**TASK BRIEF**
Copy each line exactly.

***** SOURCE MATERIAL

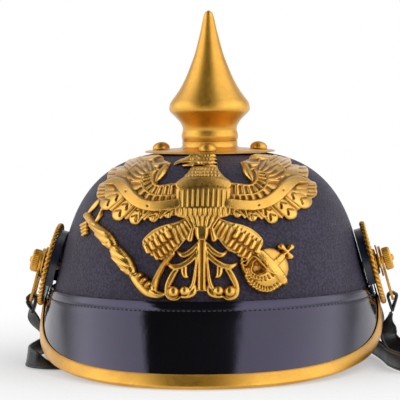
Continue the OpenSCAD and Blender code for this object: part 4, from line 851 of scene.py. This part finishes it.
def on_orb(along, aside):
    """A place on the ball with its height, counted along the girdle and towards the cross."""
    rise = math.sqrt(max(0.0, 1 - (along ** 2 + aside ** 2) / ORB_R ** 2))
    return *(ORB + across * along + up * aside), SHEET + ORB_RISE * rise


def round_orb(places, half, proud, form):
    stroke([(x, z, half, h + proud) for x, z, h in (on_orb(*place) for place in places)], form)


round_orb([(q, 2.2) for q in (-10.6, -6, -2, 2, 6, 10.4)], 2.7, 0.9, rolled)
round_orb([(-1.2, q) for q in (5.4, 8, 10.4)], 2.3, 0.9, rolled)
round_orb([(q, 2.2) for q in (10.4, 12.6)], 2.7, 1.2, rolled)
# Its lower side is a hollow under the claw and two fluted crescents
for x, z in ((32.4, 70), (34.6, 70.4), (33.2, 72.8)):
    pit = np.hypot((X - x), (Z - z)) / 4.0
    relief[:] = np.where(pit < 1, np.minimum(relief, 3.2 + 4.6 * pit ** 3), relief)
crescents = [([(27.8, 65.8), (31.2, 61), (36, 57.8), (41.2, 57.2), (46.2, 60)], 12, 2.3, 5.2),
             ([(27.4, 70), (29.2, 66.2), (33.2, 64.2), (37.8, 64.4), (42, 66.8)], 9, 1.7, 6.6)]
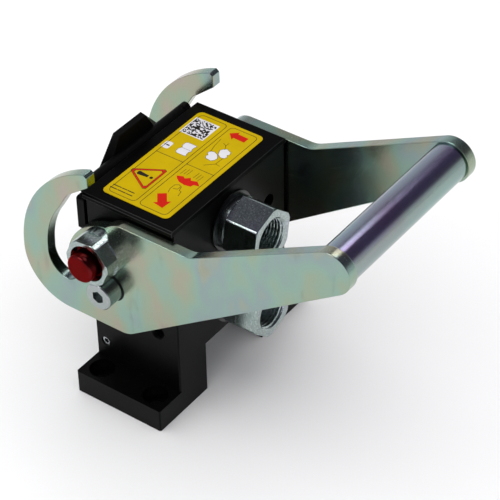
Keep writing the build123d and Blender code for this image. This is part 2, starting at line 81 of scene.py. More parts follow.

**********

**PROBLEM SOLUTION**
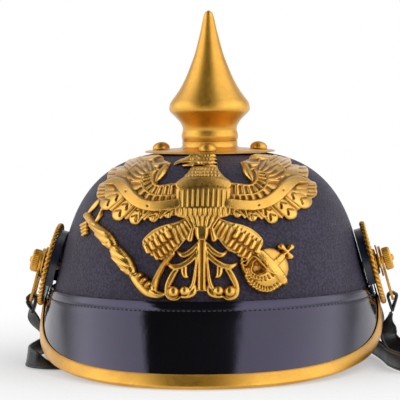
Continue the OpenSCAD and Blender code for this object: part 4, from line 851 of scene.py. This part finishes it.
def on_orb(along, aside):
    """A place on the ball with its height, counted along the girdle and towards the cross."""
    rise = math.sqrt(max(0.0, 1 - (along ** 2 + aside ** 2) / ORB_R ** 2))
    return *(ORB + across * along + up * aside), SHEET + ORB_RISE * rise


def round_orb(places, half, proud, form):
    stroke([(x, z, half, h + proud) for x, z, h in (on_orb(*place) for place in places)], form)


round_orb([(q, 2.2) for q in (-10.6, -6, -2, 2, 6, 10.4)], 2.7, 0.9, rolled)
round_orb([(-1.2, q) for q in (5.4, 8, 10.4)], 2.3, 0.9, rolled)
round_orb([(q, 2.2) for q in (10.4, 12.6)], 2.7, 1.2, rolled)
# Its lower side is a hollow under the claw and two fluted crescents
for x, z in ((32.4, 70), (34.6, 70.4), (33.2, 72.8)):
    pit = np.hypot((X - x), (Z - z)) / 4.0
    relief[:] = np.where(pit < 1, np.minimum(relief, 3.2 + 4.6 * pit ** 3), relief)
crescents = [([(27.8, 65.8), (31.2, 61), (36, 57.8), (41.2, 57.2), (46.2, 60)], 12, 2.3, 5.2),
             ([(27.4, 70), (29.2, 66.2), (33.2, 64.2), (37.8, 64.4), (42, 66.8)], 9, 1.7, 6.6)]
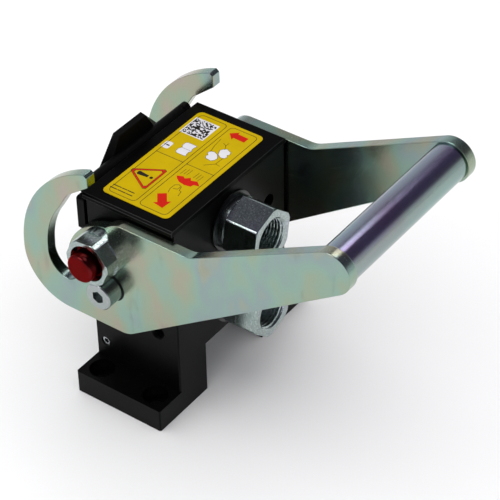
Keep writing the build123d and Blender code for this image. This is part 2, starting at line 81 of scene.py. More parts follow.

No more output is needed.